STORED DATA
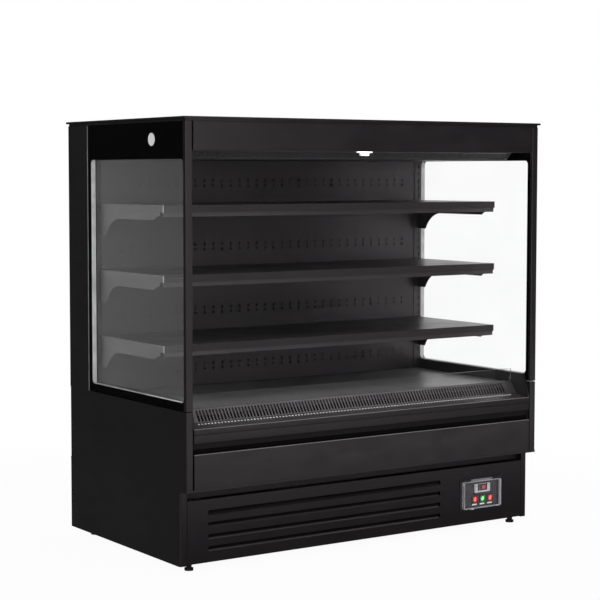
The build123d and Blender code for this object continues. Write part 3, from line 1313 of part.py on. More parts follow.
BRACKET_FRONT = SHELF_FRONT + BRACKET_START

with BuildPart() as shelf_brackets:
    for level in SHELF_LEVELS:
        top = level - SHEET
        under = top - BRACKET_HEIGHT
        root = top - BRACKET_ROOT
        root_front = DUCT_FACE - BRACKET_ROOT_WIDTH
        gusset_front = root_front - BRACKET_GUSSET
        with BuildSketch(Plane.YZ.offset(BRACKET_X - BRACKET_THICKNESS / 2)):
            with BuildLine():
                Line((gusset_front, under), (BRACKET_FRONT + BRACKET_NOTCH, under))
                cove_z = top - (BRACKET_HEIGHT + BRACKET_NOSE) / 2 + BRACKET_COVE
                ThreePointArc(
                    (BRACKET_FRONT + BRACKET_NOTCH, under),
                    (BRACKET_FRONT + BRACKET_NOTCH / 2, cove_z),
                    (BRACKET_FRONT, top - BRACKET_NOSE),
                )
                Polyline(
                    (BRACKET_FRONT, top - BRACKET_NOSE),
                    (BRACKET_FRONT, top),
                    (DUCT_FACE, top),
                    (DUCT_FACE, root),
                    (root_front, root),
                )
                SagittaArc((root_front, root), (gusset_front, under), -BRACKET_SAG)
            make_face()
        extrude(amount=BRACKET_THICKNESS)
        outer = BRACKET_X + BRACKET_THICKNESS / 2
        flange_x = (outer - BRACKET_FLANGE, outer)
        block(flange_x, (BRACKET_FRONT, SHELF_BACK - SHEET - FIT), (top - PLATE, top))
        for step in (0, 2):
            hook = top - PLATE - HOOK_HEIGHT / 2 - SLOT_STEP * step
            block(
                around(BRACKET_X, BRACKET_THICKNESS),
                (DUCT_FACE, DUCT_FACE + HOOK_LENGTH),
                around(hook - HOOK_HEIGHT / 2, HOOK_HEIGHT),
            )
    mirror(about=Plane.YZ)
shelf_brackets.part.label = "shelf_brackets"
export_step(shelf_brackets.part, "parts/shelf_brackets.step")

# ============================================================ posts, glass, roof
with BuildPart() as front_posts:
    with BuildSketch(Plane.XY.offset(Z_SEAM)) as post_plan:
        with Locations(((INNER + HALF) / 2, FRONT + POST_DEPTH / 2)):
            Rectangle(SIDE_WALL, POST_DEPTH)
            fillet(post_plan.vertices().group_by(Axis.Y)[0], radius=POST_CORNER)
            Rectangle(
                SIDE_WALL - 2 * POST_WALL,
                POST_DEPTH - 2 * POST_WALL,
                mode=Mode.SUBTRACT,
            )
            fillet(post_plan.vertices().group_by(Axis.Y)[1], radius=POST_CORNER - POST_WALL)
    extrude(amount=UPPER_HEIGHT)
    mirror(about=Plane.YZ)
front_posts.part.label = "front_posts"
export_step(front_posts.part, "parts/front_posts.step")

GLASS_SPAN = (GLASS_FRONT, GLASS_REAR)
GLASS_RISE = (Z_SEAM, Z_TOP)

with BuildPart() as side_glass:
    for x in (INNER, HALF - PANE):
        block((x, x + PANE), GLASS_SPAN, GLASS_RISE)
    mirror(about=Plane.YZ)
side_glass.part.label = "side_glass"
export_step(side_glass.part, "parts/side_glass.step")

with BuildPart() as glass_borders:
    sides = ((INNER + PANE, BORDER_INNER_FRONT), (HALF - PANE - BORDER, BORDER_FRONT))
    for x, front_margin in sides:
        block((x, x + BORDER), GLASS_SPAN, GLASS_RISE)
        low = (GLASS_FRONT + front_margin, Z_SEAM + BORDER_BOTTOM)
        high = (GLASS_REAR - BORDER_REAR, Z_TOP - BORDER_TOP)
        with BuildSketch(Plane.YZ.offset(x)):
            with Locations(((low[0] + high[0]) / 2, (low[1] + high[1]) / 2)):
                RectangleRounded(high[0] - low[0], high[1] - low[1], BORDER_CORNER)
        extrude(amount=BORDER, mode=Mode.SUBTRACT)
    mirror(about=Plane.YZ)
glass_borders.part.label = "glass_borders"
export_step(glass_borders.part, "parts/glass_borders.step")

with BuildPart() as glass_spacers:
    bar_x = (INNER + PANE + BORDER, HALF - PANE - BORDER)
    bar_front = GLASS_FRONT + BORDER_FRONT - SPACER_FRONT
    bar_rear = GLASS_REAR - BORDER_REAR
    bar_foot = Z_SEAM + BORDER_BOTTOM - SPACER
    block(bar_x, (bar_front, bar_front + SPACER_FRONT), (bar_foot, Z_TOP))
    block(bar_x, (bar_rear, bar_rear + SPACER), (bar_foot, Z_TOP))
    block(bar_x, (bar_front, bar_rear), (bar_foot, bar_foot + SPACER))
    block(bar_x, (bar_front, bar_rear), (Z_TOP - SPACER, Z_TOP))
    mirror(about=Plane.YZ)
glass_spacers.part.label = "glass_spacers"
export_step(glass_spacers.part, "parts/glass_spacers.step")

with BuildPart() as roof_cap:
    cap_front, cap_rear = FRONT - CAP_OVERHANG, BACK + CAP_OVERHANG
    block(both_ways(HALF + CAP_OVERHANG), (cap_front, cap_rear), (Z_CAP, Z_CAP + CAP_THICKNESS))
    block(
        both_ways(HALF + CAP_OVERHANG - SHEET),
        (cap_front + SHEET, cap_rear - SHEET),
        (Z_CAP, Z_CAP + CAP_THICKNESS - SHEET),
        Mode.SUBTRACT,
    )
roof_cap.part.label = "roof_cap"
export_step(roof_cap.part, "parts/roof_cap.step")

ROOF_FRONT = FRONT + PANEL_RETURN + FIT
LAMP_FRONT = ROOF_FRONT + SHEET + FIT
LAMP_TOP = Z_CANOPY + 2 * SHEET + LAMP_HEIGHT

with BuildPart() as roof_frame:
    block(both_ways(CORE_HALF), (ROOF_FRONT, BACK), (Z_ROOF, Z_TOP))
    block(
        both_ways(CORE_HALF - SHEET),
        (ROOF_FRONT + SHEET, BACK - SHEET),
        (Z_ROOF + SHEET, Z_TOP - SHEET),
        Mode.SUBTRACT,
    )
    plinth = (FRONT + PLINTH_INSET, BACK - PLINTH_INSET)
    block(both_ways(HALF - PLINTH_INSET), plinth, (Z_TOP, Z_CAP + CAP_THICKNESS - SHEET))
    block(
        both_ways(HALF - PLINTH_INSET - PLINTH_WALL),
        (plinth[0] + PLINTH_WALL, plinth[1] - PLINTH_WALL),
        (Z_TOP, Z_CAP + CAP_THICKNESS - SHEET),
        Mode.SUBTRACT,
    )
    block(both_ways(CORE_HALF), (ROOF_FRONT, ROOF_FRONT + SHEET), (LAMP_TOP, Z_ROOF))
    block(both_ways(CORE_HALF), (ROOF_FRONT, LAMP_FRONT + LAMP_DEPTH), (LAMP_TOP, LAMP_TOP + SHEET))
    baffle_back = FRONT + SOFFIT_END
    block(both_ways(CORE_HALF), (baffle_back - SHEET, baffle_back), (Z_CANOPY, Z_ROOF))
    soffit = (FRONT + SOFFIT_START, baffle_back)
    block(both_ways(CORE_HALF), soffit, (Z_CANOPY, Z_CANOPY + SHEET))
roof_frame.part.label = "roof_frame"
export_step(roof_frame.part, "parts/roof_frame.step")

with BuildPart() as canopy_front:
    panel_skin = (FRONT, FRONT + SHEET)
    fold = (FRONT, FRONT + PANEL_RETURN)
    block(both_ways(FRONT_PANEL_HALF), panel_skin, (Z_CANOPY, Z_TOP))
    for z in (Z_CANOPY, Z_TOP - SHEET):
        block(both_ways(FRONT_PANEL_HALF), fold, (z, z + SHEET))
    for x in (-FRONT_PANEL_HALF, FRONT_PANEL_HALF - SHEET):
        block((x, x + SHEET), fold, (Z_CANOPY, Z_TOP))
canopy_front.part.label = "canopy_front"
export_step(canopy_front.part, "parts/canopy_front.step")

OUTLET_FACE = Vector(0, FRONT + SOFFIT_END + OUTLET_RUN / 2, Z_CANOPY - OUTLET_DROP / 2)
OUTLET_LENGTH = (OUTLET_RUN**2 + OUTLET_DROP**2) ** 0.5
OUTLET_OUT = Vector(0, -OUTLET_DROP, -OUTLET_RUN)

with BuildPart() as honeycomb_outlet:
    outlet_plane = Plane(OUTLET_FACE, x_dir=(1, 0, 0), z_dir=OUTLET_OUT)
    with BuildSketch(outlet_plane):
        Rectangle(2 * CORE_HALF, OUTLET_LENGTH)
        with HexLocations(OUTLET_PITCH / 2, OUTLET_COLUMNS, OUTLET_ROWS):
            RegularPolygon(OUTLET_CELL / 2, 6, major_radius=False, mode=Mode.SUBTRACT)
    extrude(amount=-OUTLET_THICKNESS)
honeycomb_outlet.part.label = "honeycomb_outlet"
export_step(honeycomb_outlet.part, "parts/honeycomb_outlet.step")

with BuildPart() as canopy_lamp:
    lamp_half = CORE_HALF - SCREW_INSET
    lamp_y = (LAMP_FRONT, LAMP_FRONT + LAMP_DEPTH)
    block(both_ways(lamp_half), lamp_y, (LAMP_TOP - LAMP_HEIGHT, LAMP_TOP))
    bottom_edges = canopy_lamp.edges().filter_by(Axis.X).group_by(Axis.Z)[0]
    fillet(bottom_edges, radius=LAMP_HEIGHT / 3)
canopy_lamp.part.label = "canopy_lamp"
export_step(canopy_lamp.part, "parts/canopy_lamp.step")

# =============================================================== the night blind
ROLLER_Y = FRONT + ROLLER_SETBACK
ROLLER_Z = Z_CANOPY + ROLLER_RAISE
ROLLER_HALF = CORE_HALF - ROLLER_END_GAP

with BuildPart() as blind_brackets:
    for side in (-1, 1):
        outer, inner = side * CORE_HALF, side * (CORE_HALF - PLATE)
        low, high = sorted((outer, inner))
        plate_z = (Z_CANOPY + 2 * SHEET, Z_ROOF)
        block((low, high), around(ROLLER_Y, 2 * ROLLER_RADIUS), plate_z)
        pin_end = side * (ROLLER_HALF - ROLLER_PIN_LENGTH)
        rod((ROLLER_Y, ROLLER_Z), ROLLER_PIN, *sorted((inner, pin_end)), "x")
blind_brackets.part.label = "blind_brackets"
export_step(blind_brackets.part, "parts/blind_brackets.step")

with BuildPart() as blind_roller:
    centre = (ROLLER_Y, ROLLER_Z)
    rod(centre, ROLLER_RADIUS, *both_ways(ROLLER_HALF), "x")
    plug_face = ROLLER_HALF - ROLLER_PLUG
    rod(centre, ROLLER_RADIUS - ROLLER_WALL, *both_ways(plug_face), "x", Mode.SUBTRACT)
    bore = ROLLER_PIN + SHAFT_CLEARANCE
    rod(centre, bore, *both_ways(ROLLER_HALF), "x", Mode.SUBTRACT)
blind_roller.part.label = "blind_roller"
export_step(blind_roller.part, "parts/blind_roller.step")

BAR_HALF = LINING_HALF - BAR_INSET
CLOTH_BACK = ROLLER_Y - ROLLER_RADIUS - BLIND_CLEARANCE
BAR_Y = CLOTH_BACK - CLOTH / 2
BAR_BOTTOM = Z_CANOPY + BAR_RAISE
BAR_TOP = BAR_BOTTOM + BAR_HEIGHT

with BuildPart() as blind_fabric:
    block(
        both_ways(BAR_HALF - CLOTH_INSET),
        (CLOTH_BACK - CLOTH, CLOTH_BACK),
        (BAR_TOP + BLIND_CLEARANCE, ROLLER_Z),
    )
blind_fabric.part.label = "blind_fabric"
export_step(blind_fabric.part, "parts/blind_fabric.step")

with BuildPart() as blind_bar:
    with BuildSketch(Plane.YZ.offset(-BAR_HALF)):
        with Locations((BAR_Y, BAR_BOTTOM + BAR_HEIGHT / 2)):
            RectangleRounded(BAR_DEPTH, BAR_HEIGHT, BAR_WALL)
            Rectangle(BAR_DEPTH - 2 * BAR_WALL, BAR_HEIGHT - 2 * BAR_WALL, mode=Mode.SUBTRACT)
    extrude(amount=2 * BAR_HALF)
blind_bar.part.label = "blind_bar"
export_step(blind_bar.part, "parts/blind_bar.step")

with BuildPart() as blind_handle:
    handle_y = around(BAR_Y, HANDLE_DEPTH)
    bridge = (BAR_BOTTOM - HANDLE_BRIDGE, BAR_BOTTOM)
    block(both_ways(HANDLE_WIDTH / 2), handle_y, bridge)
    block(both_ways(HANDLE_TAB_WIDTH / 2), handle_y, (bridge[0] - HANDLE_TAB, bridge[0]))
    lower_edges = blind_handle.edges().filter_by(Axis.Y).group_by(Axis.Z)[0]
    fillet(lower_edges, radius=HANDLE_DEPTH / 3)
blind_handle.part.label = "blind_handle"
export_step(blind_handle.part, "parts/blind_handle.step")

# ==================================================================== fasteners
with BuildPart() as fasteners:
    for spots, face in ((BASE_SCREWS, BASE_BACK), (REAR_SCREWS, BACK)):
        for x, z in spots:
            drum(x, z, SCREW_HEAD, face, face + SCREW_HEAD_HEIGHT)
            drum(x, z, SCREW_SHANK, face - SCREW_LENGTH, face)
    plug = (FRONT + PLUG_SETBACK, Z_TOP - PLUG_DROP)
    for face in (-HALF - PLUG_THICKNESS, HALF):
        rod(plug, PLUG_RADIUS, face, face + PLUG_THICKNESS, "x")
fasteners.part.label = "fasteners"
export_step(fasteners.part, "parts/fasteners.step")
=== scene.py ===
"""Looks of the open multideck display fridge: finishes, fine pieces, light and camera.

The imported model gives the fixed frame. X runs to the right, Y to the back and Z up, in
metres, with the origin on the floor under the middle of the cabinet. The classes of pieces
give their sizes in millimetres and their turns in degrees, in the same frame. The finishes
and the studio give theirs in metres.
"""
import json
import logging
from dataclasses import dataclass, field
from enum import Enum
from functools import cache
from math import cos, pi, radians, sin
from typing import Iterable, Sequence

import bmesh
import bpy
from mathutils import Euler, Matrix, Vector


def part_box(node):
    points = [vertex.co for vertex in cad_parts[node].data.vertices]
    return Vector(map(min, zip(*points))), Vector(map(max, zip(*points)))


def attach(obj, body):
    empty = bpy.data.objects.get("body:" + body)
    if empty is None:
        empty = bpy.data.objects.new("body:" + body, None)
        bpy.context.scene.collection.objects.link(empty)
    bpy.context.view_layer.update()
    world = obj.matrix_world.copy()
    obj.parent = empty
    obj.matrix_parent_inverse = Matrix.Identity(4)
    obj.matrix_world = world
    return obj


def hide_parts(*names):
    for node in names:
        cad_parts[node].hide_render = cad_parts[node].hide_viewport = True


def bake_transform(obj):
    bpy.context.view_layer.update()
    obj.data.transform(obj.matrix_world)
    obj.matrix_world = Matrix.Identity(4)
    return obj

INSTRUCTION
Repeat the material word for word from its opening line up to and including the line containing "BRACKET_FRONT = SHELF_FRONT + BRACKET_START".

THE RESPONSE
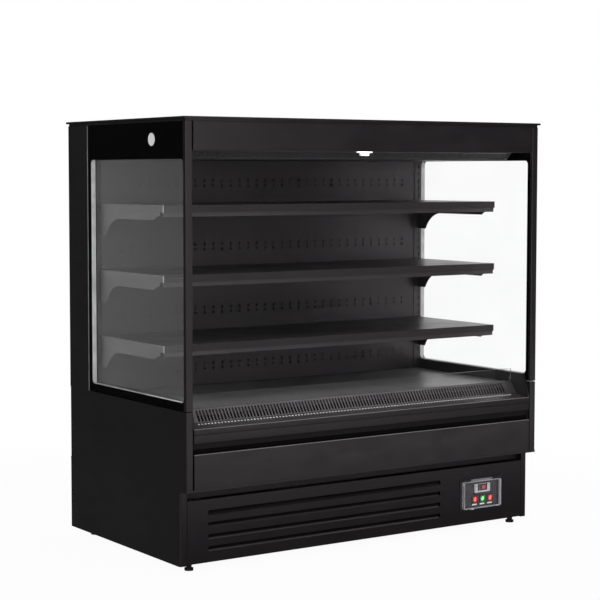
The build123d and Blender code for this object continues. Write part 3, from line 1313 of part.py on. More parts follow.
BRACKET_FRONT = SHELF_FRONT + BRACKET_START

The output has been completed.